▶ [WRITTEN INSTRUCTION]: Copy each line in which the string "scene" occurs.
:: GIVEN MATERIAL
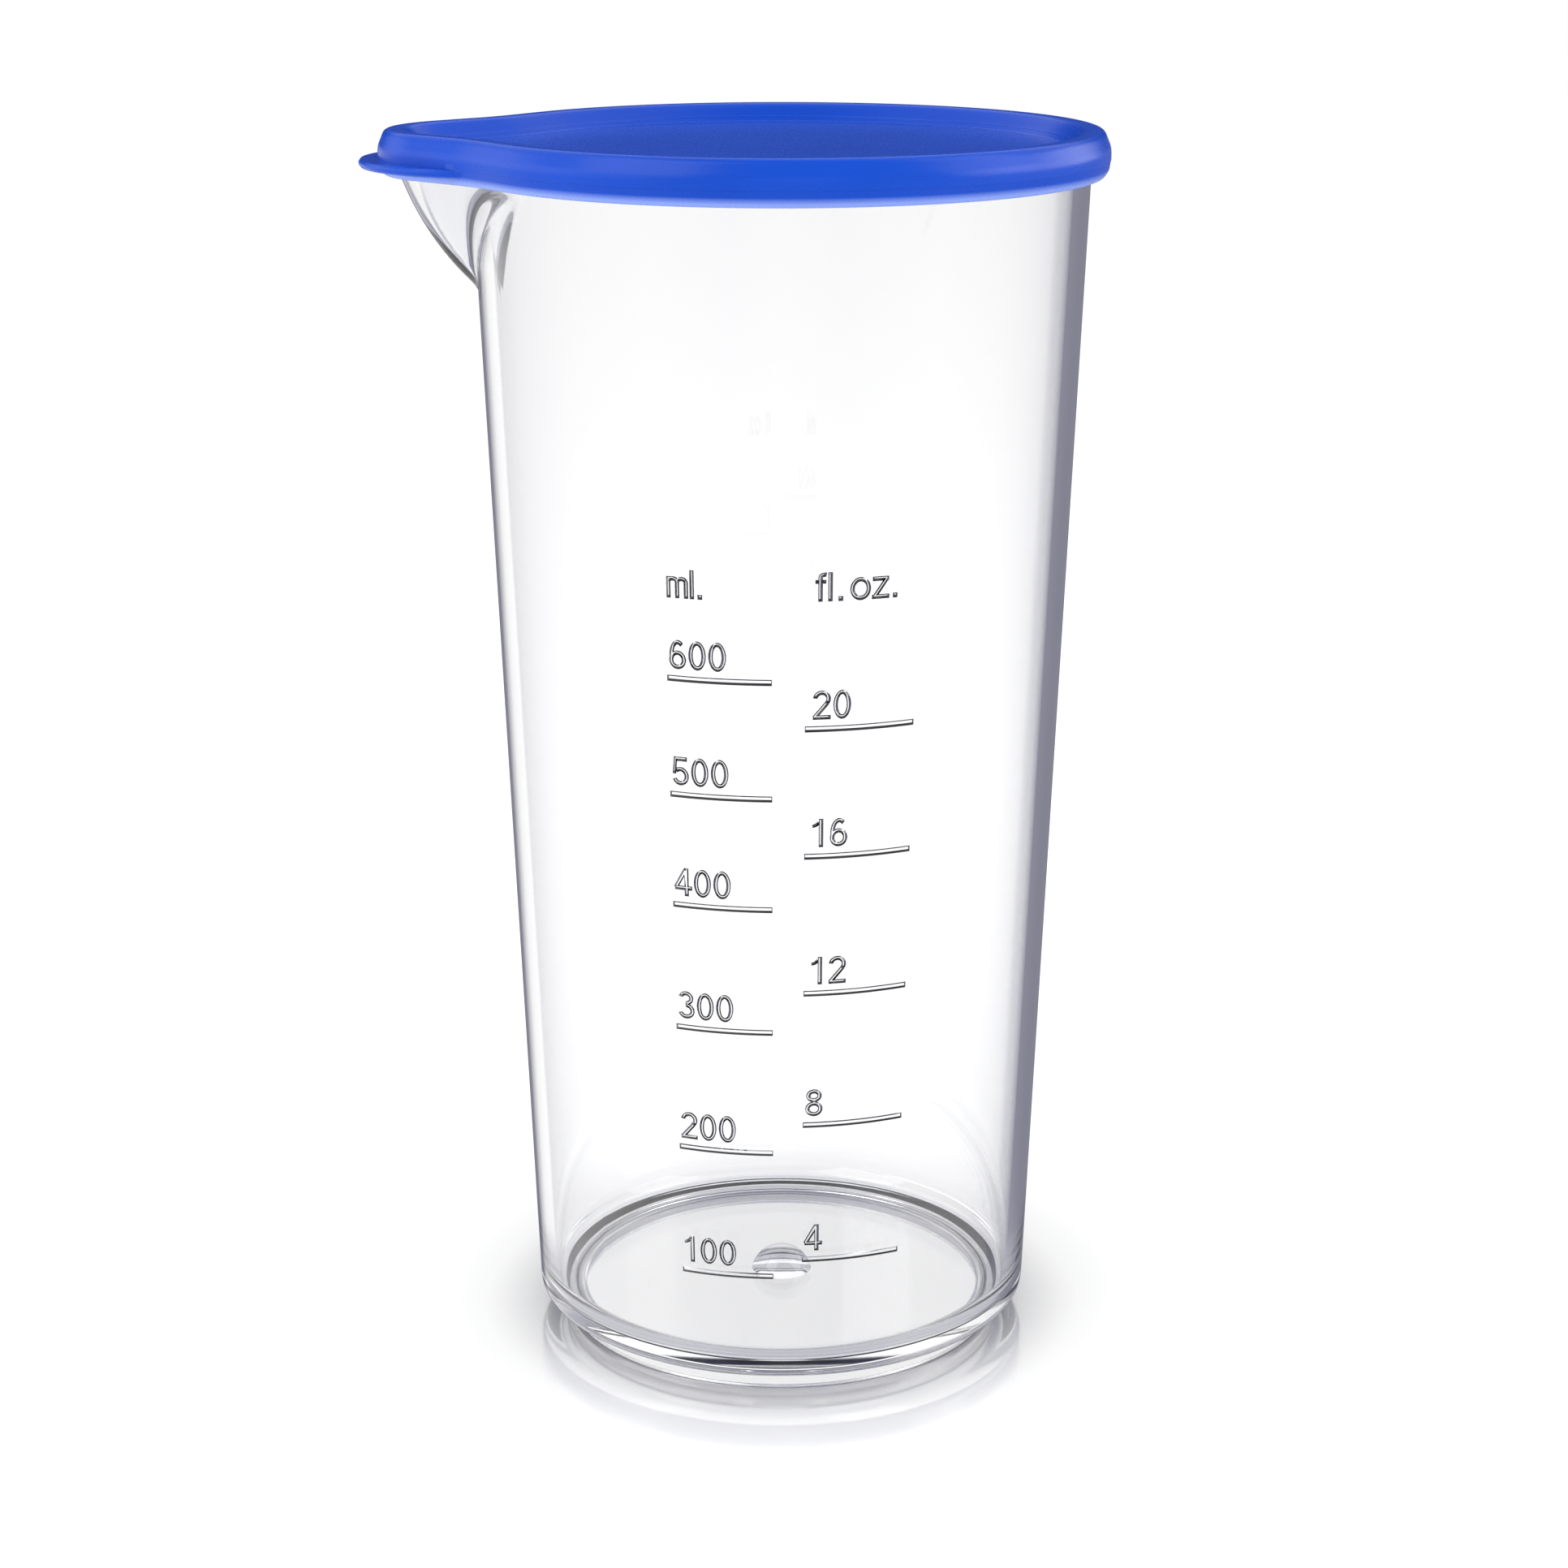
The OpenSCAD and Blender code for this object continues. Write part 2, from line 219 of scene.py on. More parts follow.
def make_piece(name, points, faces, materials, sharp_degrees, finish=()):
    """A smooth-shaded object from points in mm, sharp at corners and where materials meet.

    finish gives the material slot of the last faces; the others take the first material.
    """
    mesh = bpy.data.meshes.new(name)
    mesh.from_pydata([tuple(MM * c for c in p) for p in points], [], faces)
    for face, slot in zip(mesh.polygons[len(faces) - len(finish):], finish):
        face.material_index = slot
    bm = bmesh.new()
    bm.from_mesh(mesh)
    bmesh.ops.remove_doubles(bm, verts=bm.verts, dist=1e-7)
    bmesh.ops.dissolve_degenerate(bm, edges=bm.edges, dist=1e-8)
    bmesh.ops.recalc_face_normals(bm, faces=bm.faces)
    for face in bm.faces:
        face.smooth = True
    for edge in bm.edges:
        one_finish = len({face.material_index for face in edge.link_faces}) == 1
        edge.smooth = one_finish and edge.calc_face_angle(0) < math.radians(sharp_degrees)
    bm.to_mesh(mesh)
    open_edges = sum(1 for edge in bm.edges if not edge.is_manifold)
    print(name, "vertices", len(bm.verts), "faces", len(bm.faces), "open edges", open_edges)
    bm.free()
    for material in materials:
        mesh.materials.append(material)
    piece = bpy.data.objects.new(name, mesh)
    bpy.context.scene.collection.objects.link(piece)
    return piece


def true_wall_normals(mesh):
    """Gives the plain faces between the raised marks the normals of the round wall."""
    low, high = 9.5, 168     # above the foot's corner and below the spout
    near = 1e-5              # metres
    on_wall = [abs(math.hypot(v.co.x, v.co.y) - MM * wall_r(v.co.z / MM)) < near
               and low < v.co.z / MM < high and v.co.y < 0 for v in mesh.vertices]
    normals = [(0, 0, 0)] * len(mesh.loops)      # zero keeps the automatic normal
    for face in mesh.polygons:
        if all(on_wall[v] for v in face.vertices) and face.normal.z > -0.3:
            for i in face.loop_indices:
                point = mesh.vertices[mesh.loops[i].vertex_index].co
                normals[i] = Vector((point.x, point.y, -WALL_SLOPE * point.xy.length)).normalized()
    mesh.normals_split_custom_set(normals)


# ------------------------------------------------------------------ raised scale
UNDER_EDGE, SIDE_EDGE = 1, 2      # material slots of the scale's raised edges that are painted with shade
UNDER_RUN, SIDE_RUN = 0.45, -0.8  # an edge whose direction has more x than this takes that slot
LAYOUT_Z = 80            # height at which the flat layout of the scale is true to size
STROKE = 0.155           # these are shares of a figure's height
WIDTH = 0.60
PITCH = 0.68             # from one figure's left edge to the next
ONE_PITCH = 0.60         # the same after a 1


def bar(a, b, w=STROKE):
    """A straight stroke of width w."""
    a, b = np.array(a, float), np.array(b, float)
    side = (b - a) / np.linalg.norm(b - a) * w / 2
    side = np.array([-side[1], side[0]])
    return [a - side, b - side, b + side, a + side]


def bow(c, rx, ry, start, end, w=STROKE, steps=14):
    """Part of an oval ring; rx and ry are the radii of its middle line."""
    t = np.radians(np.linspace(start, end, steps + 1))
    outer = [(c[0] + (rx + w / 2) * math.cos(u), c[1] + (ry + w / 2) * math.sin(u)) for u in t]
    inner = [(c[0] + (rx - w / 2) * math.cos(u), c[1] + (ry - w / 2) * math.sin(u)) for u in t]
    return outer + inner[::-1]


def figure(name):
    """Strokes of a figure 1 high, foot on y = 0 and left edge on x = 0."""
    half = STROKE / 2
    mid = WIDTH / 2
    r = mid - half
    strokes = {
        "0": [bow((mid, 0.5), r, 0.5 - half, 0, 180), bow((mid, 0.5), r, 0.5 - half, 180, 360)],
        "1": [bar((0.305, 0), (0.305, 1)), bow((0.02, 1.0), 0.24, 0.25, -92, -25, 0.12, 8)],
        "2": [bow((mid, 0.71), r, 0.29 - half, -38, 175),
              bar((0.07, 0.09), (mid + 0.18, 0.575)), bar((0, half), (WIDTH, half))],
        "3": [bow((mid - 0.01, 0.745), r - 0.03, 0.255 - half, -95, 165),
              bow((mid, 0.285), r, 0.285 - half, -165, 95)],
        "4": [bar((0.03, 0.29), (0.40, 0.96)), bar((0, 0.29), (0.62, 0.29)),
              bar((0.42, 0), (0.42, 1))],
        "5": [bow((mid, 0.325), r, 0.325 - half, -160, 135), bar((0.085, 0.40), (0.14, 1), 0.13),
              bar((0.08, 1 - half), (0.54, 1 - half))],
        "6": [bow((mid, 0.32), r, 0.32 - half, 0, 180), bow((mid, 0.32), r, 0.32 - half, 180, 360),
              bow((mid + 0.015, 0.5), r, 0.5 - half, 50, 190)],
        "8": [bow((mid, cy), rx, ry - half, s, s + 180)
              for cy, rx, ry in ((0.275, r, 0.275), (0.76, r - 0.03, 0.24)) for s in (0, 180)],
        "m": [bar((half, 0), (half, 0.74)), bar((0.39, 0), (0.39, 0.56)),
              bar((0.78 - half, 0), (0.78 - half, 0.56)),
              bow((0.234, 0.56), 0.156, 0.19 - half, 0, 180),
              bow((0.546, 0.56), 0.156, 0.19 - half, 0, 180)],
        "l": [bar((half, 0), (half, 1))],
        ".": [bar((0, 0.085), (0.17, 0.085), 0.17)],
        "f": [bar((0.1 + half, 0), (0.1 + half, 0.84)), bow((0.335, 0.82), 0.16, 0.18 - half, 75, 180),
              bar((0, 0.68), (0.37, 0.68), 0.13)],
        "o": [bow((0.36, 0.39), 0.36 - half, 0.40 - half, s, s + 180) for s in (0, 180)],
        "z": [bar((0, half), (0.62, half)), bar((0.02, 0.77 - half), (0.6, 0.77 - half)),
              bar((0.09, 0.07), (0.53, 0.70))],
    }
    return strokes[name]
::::
▶ [WRITTEN RESPONSE]:
The OpenSCAD and Blender code for this object continues. Write part 2, from line 219 of scene.py on. More parts follow.
    bpy.context.scene.collection.objects.link(piece)